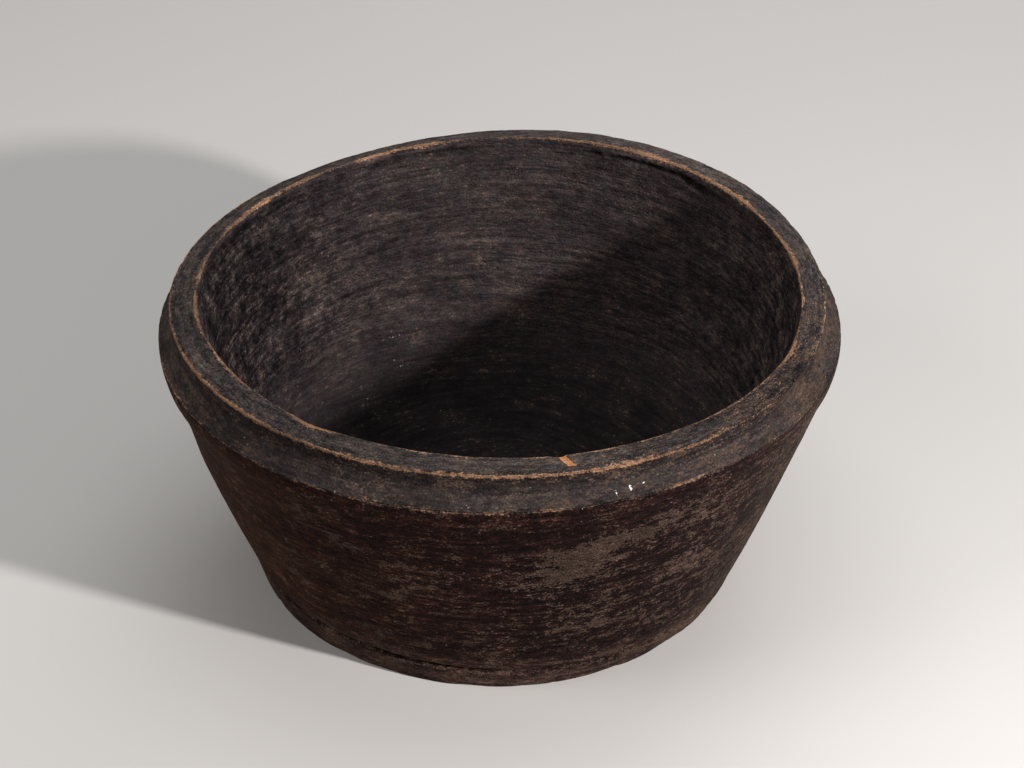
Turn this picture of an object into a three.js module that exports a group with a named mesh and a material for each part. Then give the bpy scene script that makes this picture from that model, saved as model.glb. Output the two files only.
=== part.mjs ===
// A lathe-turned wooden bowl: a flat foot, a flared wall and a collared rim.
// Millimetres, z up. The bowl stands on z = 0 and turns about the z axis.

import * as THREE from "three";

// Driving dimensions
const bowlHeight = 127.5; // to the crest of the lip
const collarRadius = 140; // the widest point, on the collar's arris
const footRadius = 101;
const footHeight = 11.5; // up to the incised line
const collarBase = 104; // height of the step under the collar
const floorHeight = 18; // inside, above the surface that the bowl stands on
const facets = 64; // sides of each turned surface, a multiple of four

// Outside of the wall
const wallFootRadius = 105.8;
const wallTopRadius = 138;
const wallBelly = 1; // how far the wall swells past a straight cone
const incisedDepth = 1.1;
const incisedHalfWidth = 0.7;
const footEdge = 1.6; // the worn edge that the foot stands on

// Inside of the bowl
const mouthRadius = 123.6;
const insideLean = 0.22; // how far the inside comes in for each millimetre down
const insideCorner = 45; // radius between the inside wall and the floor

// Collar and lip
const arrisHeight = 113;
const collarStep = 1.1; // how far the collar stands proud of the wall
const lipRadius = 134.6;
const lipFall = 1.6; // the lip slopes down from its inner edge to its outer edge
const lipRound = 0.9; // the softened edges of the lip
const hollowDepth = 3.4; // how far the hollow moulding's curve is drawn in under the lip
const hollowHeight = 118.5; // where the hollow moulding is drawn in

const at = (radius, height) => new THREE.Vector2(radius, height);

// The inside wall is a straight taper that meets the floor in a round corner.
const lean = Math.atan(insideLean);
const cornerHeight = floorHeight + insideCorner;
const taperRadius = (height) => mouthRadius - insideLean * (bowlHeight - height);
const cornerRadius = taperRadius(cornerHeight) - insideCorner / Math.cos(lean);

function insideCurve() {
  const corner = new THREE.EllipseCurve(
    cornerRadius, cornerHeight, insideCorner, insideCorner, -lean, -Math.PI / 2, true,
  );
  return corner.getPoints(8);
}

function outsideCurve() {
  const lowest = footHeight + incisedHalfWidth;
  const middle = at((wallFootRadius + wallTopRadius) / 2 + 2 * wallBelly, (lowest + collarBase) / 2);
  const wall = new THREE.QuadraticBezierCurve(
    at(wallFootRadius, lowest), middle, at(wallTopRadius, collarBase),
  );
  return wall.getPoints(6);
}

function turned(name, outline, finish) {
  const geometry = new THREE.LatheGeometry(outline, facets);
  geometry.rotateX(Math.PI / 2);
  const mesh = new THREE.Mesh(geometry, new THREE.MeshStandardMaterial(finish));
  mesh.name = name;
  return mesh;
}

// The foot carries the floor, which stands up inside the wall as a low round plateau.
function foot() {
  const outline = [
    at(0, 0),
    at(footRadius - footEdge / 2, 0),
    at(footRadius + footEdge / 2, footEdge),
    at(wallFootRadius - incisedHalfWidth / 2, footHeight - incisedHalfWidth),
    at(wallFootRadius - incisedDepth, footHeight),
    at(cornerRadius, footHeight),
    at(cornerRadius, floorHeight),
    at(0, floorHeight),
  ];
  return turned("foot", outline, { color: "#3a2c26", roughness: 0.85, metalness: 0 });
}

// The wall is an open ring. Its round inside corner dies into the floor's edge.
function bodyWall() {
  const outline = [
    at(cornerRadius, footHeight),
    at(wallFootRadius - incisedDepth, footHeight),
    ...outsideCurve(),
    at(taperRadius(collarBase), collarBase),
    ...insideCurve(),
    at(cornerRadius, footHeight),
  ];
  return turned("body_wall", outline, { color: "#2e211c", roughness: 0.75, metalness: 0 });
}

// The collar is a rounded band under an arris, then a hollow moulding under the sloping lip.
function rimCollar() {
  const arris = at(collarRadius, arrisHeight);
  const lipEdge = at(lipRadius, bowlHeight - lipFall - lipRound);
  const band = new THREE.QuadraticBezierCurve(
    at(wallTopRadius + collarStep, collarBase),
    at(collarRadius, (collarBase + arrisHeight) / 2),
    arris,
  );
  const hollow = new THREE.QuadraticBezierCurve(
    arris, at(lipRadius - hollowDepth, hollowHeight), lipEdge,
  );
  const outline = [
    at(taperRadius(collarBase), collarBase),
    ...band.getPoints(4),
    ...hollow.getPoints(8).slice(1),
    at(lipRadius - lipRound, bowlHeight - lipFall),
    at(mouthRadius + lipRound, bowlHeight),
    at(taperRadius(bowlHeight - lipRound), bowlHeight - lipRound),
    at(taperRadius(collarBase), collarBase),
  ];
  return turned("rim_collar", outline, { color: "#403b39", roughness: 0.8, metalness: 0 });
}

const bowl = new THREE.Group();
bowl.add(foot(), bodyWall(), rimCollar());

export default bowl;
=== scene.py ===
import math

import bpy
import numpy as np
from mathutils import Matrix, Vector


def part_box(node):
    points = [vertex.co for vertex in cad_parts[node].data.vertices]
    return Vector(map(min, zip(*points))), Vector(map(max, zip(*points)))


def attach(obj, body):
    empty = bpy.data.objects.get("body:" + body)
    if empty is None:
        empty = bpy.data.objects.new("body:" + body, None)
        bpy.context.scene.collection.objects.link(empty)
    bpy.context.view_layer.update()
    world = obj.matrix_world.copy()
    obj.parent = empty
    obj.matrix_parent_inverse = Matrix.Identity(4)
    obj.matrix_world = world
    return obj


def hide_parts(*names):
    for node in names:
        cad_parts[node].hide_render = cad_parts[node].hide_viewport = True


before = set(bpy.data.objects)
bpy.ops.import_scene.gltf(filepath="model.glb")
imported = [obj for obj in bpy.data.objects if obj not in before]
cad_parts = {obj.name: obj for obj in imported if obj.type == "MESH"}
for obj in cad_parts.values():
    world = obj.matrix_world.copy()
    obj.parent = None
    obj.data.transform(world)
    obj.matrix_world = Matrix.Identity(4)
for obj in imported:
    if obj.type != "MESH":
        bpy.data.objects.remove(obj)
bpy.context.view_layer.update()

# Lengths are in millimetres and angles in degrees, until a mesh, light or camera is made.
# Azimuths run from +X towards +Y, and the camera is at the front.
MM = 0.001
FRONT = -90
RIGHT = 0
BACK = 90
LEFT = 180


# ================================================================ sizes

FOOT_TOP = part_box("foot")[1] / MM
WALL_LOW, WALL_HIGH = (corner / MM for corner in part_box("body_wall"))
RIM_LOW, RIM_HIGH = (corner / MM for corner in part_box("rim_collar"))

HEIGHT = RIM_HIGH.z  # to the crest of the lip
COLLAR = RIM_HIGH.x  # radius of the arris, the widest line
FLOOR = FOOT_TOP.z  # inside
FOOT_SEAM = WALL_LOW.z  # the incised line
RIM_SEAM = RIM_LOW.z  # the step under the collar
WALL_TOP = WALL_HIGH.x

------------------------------

■ **OBJECTIVE**
Wherever the word "return" occurs in a line of the listing, copy that line.

■ **OUTPUT OF THE EXERCISE**
  return corner.getPoints(8);
  return wall.getPoints(6);
  return mesh;
  return turned("foot", outline, { color: "#3a2c26", roughness: 0.85, metalness: 0 });
  return turned("body_wall", outline, { color: "#2e211c", roughness: 0.75, metalness: 0 });
  return turned("rim_collar", outline, { color: "#403b39", roughness: 0.8, metalness: 0 });
    return Vector(map(min, zip(*points))), Vector(map(max, zip(*points)))
    return obj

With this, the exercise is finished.